__Given request__: Identify and pull out each line of the entries in which "script" occurs.
-- begin --
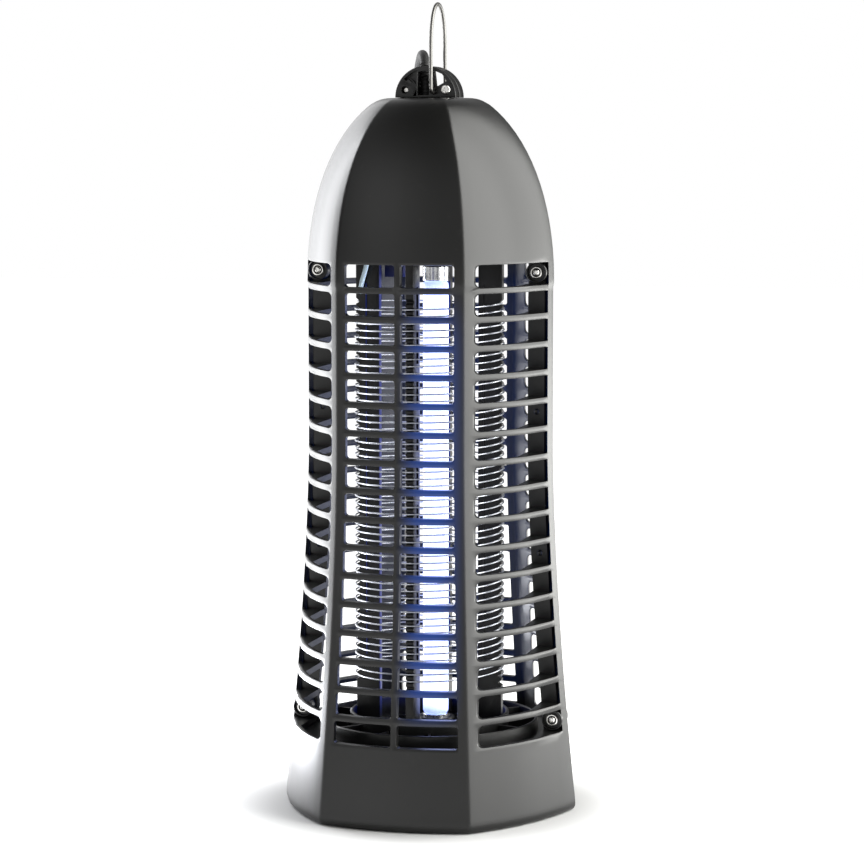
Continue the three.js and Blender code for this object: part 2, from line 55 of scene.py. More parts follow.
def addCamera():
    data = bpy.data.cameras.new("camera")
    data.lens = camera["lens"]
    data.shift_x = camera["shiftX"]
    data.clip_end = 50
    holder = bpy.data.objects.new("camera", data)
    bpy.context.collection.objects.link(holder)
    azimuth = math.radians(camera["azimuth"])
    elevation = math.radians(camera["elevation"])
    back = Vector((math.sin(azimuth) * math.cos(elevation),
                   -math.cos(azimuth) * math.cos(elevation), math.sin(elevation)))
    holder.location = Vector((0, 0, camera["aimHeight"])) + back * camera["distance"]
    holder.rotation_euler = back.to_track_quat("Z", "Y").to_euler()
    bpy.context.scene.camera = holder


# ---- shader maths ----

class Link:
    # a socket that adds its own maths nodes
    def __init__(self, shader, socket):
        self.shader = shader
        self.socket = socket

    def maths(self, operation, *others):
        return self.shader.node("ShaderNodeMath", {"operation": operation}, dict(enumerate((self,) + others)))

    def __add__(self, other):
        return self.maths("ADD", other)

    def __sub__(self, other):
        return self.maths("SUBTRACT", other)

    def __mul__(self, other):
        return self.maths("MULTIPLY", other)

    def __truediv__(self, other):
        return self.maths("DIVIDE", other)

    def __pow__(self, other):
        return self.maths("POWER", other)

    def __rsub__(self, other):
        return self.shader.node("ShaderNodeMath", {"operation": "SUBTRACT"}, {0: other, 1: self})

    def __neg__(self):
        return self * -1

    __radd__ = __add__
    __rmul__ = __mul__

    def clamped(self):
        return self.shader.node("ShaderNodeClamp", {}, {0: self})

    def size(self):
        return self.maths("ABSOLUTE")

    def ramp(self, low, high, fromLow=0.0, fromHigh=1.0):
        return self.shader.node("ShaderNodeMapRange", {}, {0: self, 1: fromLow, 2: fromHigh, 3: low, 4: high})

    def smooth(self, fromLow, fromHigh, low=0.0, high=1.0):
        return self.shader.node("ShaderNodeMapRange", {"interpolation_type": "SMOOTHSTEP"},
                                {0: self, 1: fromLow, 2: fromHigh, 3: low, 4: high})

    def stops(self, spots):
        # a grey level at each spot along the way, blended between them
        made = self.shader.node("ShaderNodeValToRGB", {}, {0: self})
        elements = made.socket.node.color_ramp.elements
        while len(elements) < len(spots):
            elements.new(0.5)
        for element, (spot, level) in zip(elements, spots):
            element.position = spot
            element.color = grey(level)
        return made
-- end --
-- begin --
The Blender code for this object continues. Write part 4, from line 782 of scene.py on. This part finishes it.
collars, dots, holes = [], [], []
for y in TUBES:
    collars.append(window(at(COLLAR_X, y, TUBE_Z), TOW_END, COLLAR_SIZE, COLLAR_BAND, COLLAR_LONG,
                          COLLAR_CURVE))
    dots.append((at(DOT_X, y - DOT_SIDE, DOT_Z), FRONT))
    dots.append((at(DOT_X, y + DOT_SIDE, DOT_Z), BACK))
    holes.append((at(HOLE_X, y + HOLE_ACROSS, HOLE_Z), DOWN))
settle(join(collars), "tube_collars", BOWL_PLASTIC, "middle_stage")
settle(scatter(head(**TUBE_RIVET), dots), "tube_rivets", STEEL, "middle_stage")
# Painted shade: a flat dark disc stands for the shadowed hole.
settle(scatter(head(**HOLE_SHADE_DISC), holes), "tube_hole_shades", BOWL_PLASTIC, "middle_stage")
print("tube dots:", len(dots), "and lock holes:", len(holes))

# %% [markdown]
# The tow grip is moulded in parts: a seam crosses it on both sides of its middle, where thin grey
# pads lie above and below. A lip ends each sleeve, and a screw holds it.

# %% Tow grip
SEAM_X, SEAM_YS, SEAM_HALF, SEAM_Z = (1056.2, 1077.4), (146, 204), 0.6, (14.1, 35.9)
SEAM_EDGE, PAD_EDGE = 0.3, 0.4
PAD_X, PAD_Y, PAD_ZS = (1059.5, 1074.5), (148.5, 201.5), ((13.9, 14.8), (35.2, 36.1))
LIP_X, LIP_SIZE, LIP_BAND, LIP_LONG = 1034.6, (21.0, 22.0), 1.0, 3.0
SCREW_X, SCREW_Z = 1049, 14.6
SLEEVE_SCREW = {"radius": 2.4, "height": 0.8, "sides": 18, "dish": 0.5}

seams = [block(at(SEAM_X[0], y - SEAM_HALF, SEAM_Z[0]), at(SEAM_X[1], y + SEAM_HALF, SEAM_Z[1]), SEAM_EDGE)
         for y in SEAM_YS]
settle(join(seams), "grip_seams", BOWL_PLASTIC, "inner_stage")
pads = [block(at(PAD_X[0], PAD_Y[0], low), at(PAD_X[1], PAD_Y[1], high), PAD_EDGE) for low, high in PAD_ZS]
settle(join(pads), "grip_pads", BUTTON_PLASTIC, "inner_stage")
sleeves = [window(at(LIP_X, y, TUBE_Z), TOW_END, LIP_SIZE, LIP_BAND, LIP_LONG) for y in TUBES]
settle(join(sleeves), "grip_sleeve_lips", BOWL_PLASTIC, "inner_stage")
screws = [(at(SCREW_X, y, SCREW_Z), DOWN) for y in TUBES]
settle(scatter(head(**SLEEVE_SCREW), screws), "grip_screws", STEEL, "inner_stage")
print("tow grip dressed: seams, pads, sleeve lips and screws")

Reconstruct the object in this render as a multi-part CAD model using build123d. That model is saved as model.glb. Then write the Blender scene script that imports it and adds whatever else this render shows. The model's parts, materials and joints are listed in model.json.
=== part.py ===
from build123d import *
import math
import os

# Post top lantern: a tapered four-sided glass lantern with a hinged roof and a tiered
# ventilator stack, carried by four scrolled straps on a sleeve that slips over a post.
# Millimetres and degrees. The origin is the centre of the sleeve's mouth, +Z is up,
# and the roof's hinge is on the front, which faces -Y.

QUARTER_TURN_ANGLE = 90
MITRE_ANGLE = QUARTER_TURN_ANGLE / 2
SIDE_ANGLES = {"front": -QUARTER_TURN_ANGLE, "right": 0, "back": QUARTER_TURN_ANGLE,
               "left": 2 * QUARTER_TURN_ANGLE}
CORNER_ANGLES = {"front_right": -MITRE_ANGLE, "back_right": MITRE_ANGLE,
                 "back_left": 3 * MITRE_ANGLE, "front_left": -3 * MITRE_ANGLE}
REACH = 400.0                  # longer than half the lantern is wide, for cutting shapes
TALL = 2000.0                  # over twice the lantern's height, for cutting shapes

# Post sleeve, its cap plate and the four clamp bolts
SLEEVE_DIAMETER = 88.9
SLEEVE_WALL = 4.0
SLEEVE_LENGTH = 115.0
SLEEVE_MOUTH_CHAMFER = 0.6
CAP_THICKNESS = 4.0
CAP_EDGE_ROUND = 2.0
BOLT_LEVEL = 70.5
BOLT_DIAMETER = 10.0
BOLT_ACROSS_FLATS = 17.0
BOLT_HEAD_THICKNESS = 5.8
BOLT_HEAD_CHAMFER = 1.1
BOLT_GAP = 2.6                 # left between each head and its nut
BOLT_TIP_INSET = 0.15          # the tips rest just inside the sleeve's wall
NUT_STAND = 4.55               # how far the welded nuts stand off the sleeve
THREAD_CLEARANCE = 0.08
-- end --
-- begin --
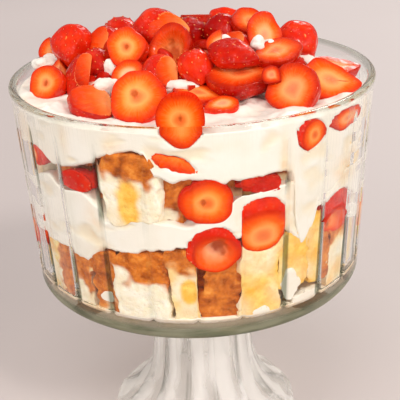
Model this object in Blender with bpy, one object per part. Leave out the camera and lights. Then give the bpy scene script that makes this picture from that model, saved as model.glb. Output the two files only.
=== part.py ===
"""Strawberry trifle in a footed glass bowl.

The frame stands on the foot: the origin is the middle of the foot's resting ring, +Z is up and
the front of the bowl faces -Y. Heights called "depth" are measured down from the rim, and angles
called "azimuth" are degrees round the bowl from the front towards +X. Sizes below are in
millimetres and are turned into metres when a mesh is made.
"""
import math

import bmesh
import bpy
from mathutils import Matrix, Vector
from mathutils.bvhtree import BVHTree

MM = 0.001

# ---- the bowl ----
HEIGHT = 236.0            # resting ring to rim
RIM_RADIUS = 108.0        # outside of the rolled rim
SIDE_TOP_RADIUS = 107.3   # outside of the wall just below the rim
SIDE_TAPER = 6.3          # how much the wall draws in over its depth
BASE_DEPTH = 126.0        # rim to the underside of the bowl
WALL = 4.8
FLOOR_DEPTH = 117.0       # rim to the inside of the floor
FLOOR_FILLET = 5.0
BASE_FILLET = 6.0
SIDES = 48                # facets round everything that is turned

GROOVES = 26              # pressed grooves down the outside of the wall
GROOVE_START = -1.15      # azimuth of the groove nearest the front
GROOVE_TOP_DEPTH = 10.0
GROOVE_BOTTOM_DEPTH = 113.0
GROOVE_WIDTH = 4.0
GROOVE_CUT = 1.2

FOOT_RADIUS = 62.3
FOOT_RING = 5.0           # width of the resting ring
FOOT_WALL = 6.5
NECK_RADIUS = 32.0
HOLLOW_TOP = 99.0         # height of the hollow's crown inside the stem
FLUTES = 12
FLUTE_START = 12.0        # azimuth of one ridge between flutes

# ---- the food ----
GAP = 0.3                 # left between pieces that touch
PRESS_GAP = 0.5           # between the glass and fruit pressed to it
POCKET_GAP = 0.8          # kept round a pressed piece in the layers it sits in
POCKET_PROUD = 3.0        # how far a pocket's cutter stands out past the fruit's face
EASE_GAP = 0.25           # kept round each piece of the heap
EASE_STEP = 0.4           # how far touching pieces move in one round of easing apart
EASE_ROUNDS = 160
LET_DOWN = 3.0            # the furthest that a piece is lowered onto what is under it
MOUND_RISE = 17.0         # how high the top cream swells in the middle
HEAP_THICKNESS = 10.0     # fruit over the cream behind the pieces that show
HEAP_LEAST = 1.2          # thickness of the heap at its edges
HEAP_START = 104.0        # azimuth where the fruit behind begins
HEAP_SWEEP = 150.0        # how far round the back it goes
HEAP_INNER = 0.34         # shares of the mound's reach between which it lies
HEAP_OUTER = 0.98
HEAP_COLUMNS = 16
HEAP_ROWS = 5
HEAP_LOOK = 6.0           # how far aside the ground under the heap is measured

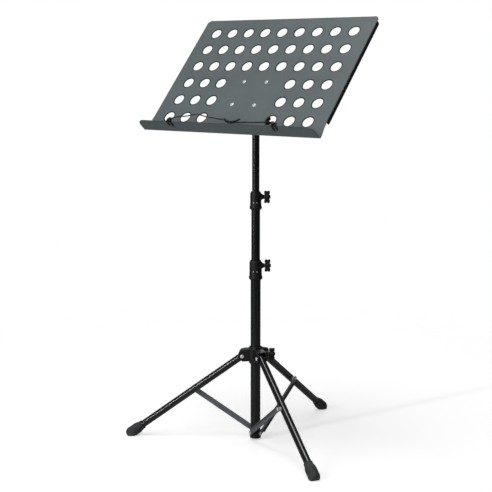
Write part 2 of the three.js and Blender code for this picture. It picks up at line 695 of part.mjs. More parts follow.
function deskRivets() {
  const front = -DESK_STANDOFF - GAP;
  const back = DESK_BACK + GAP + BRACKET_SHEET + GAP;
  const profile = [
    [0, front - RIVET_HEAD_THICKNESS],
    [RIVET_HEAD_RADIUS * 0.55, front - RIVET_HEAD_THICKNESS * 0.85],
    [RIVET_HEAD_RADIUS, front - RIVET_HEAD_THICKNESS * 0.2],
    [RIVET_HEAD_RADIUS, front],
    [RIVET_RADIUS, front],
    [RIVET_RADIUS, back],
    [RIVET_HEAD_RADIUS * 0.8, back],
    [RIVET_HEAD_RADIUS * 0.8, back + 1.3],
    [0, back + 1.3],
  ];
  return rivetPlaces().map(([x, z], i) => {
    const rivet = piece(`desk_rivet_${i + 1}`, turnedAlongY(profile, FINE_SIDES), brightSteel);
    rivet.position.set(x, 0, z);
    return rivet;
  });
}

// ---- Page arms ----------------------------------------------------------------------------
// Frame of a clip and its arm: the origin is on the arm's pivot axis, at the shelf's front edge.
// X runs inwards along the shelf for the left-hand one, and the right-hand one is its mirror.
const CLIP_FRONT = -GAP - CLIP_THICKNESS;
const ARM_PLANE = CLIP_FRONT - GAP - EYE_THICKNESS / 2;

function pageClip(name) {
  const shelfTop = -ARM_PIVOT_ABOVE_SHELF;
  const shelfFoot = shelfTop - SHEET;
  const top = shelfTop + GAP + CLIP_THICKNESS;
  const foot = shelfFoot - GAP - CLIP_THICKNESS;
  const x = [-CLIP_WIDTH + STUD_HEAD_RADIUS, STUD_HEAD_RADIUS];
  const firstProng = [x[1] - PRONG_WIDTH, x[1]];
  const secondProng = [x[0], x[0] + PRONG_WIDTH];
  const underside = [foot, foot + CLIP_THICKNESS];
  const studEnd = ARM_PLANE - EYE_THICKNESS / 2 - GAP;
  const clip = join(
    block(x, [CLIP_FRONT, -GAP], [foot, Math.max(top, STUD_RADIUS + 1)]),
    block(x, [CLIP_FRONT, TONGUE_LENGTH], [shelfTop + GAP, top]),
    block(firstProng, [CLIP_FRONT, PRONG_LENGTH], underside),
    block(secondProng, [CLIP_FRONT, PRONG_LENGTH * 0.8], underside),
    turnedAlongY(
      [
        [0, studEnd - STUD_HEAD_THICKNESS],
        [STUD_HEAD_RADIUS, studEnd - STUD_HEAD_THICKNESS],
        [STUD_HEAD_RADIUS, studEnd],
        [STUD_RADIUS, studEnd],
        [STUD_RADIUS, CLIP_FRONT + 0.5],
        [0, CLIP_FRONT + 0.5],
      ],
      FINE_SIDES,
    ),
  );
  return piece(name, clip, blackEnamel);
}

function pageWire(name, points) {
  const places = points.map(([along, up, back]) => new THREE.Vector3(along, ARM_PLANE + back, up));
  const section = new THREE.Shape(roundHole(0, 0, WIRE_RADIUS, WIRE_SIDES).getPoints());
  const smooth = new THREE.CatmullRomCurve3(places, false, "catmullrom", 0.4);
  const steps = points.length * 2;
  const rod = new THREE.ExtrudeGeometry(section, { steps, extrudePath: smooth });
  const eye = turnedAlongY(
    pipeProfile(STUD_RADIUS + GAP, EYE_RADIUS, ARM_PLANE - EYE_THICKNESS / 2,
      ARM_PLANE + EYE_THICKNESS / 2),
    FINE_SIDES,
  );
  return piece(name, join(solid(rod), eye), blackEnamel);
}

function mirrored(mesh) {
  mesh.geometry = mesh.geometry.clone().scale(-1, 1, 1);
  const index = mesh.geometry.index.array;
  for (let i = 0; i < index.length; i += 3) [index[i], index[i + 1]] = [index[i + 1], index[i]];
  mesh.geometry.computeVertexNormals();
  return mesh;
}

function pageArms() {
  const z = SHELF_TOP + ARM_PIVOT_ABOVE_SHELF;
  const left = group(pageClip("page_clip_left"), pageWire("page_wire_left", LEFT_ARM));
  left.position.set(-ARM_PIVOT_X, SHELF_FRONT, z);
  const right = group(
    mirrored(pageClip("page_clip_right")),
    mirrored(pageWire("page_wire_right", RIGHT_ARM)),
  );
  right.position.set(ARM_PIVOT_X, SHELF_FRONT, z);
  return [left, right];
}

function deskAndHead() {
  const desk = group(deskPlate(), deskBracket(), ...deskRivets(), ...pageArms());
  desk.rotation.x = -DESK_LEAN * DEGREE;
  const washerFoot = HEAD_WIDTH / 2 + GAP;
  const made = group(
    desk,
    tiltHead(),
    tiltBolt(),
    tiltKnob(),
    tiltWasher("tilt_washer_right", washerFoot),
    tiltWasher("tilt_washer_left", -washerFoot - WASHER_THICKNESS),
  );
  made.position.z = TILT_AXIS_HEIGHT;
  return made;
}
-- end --
__Answer to this exercise__:
Reconstruct the object in this render as a multi-part CAD model using build123d. That model is saved as model.glb. Then write the Blender scene script that imports it and adds whatever else this render shows. The model's parts, materials and joints are listed in model.json.
Model this object in Blender with bpy, one object per part. Leave out the camera and lights. Then give the bpy scene script that makes this picture from that model, saved as model.glb. Output the two files only.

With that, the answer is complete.